The philosophy called “Relativism” holds that truth and values depend on personal beliefs or cultural conditions. Relativism is not the same as Einstein’s theory of relativity. As will be discussed below, Einstein’s relativity theory does not reject objective truth altogether.

It argues that some properties we thought were invariant are not, and introduces new sorts of invariants. In fact, the name “theory of relativity” was not Einstein’s first choice; it was coined by another physicist (Poincaré).

The second distinction between appearance and reality is familiar.

Hallucinations and mirages are cases where appearances diverge from reality. A straight stick appears bent when half submerged in water, even though it is really straight. This distinction is also central to modern science. Earth appears to be flat and motionless, but science tells us this is not really so. For another example, colours are mere appearance. The atoms that make up the objects around us are colour- less, and appear coloured only because they reflect light of different wavelengths into our eyes.
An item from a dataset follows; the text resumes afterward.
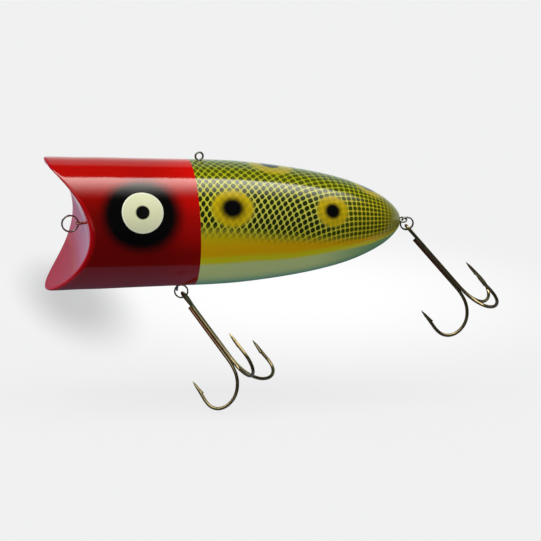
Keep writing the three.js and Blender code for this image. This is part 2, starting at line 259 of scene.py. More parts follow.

Note that, as defined above, the question of whether a property is invariant or not is a question about appearances. A physicist can test whether lengths are invariant merely by making observations, and need not speculate about whether those measurements faithfully report what is real. Appearances may have the property of invariance.

In debates over special relativity, most people accept that the theory correctly describes appearances. That is, the predictions it makes have so far, without exception, been confirmed. The question that remains is over the reality behind the appearances. What is happening behind the scenes? Can we describe or build models of a world that would explain our observations of length contraction and time dilation?

A theory may make good predictions even though it wrongly describes reality.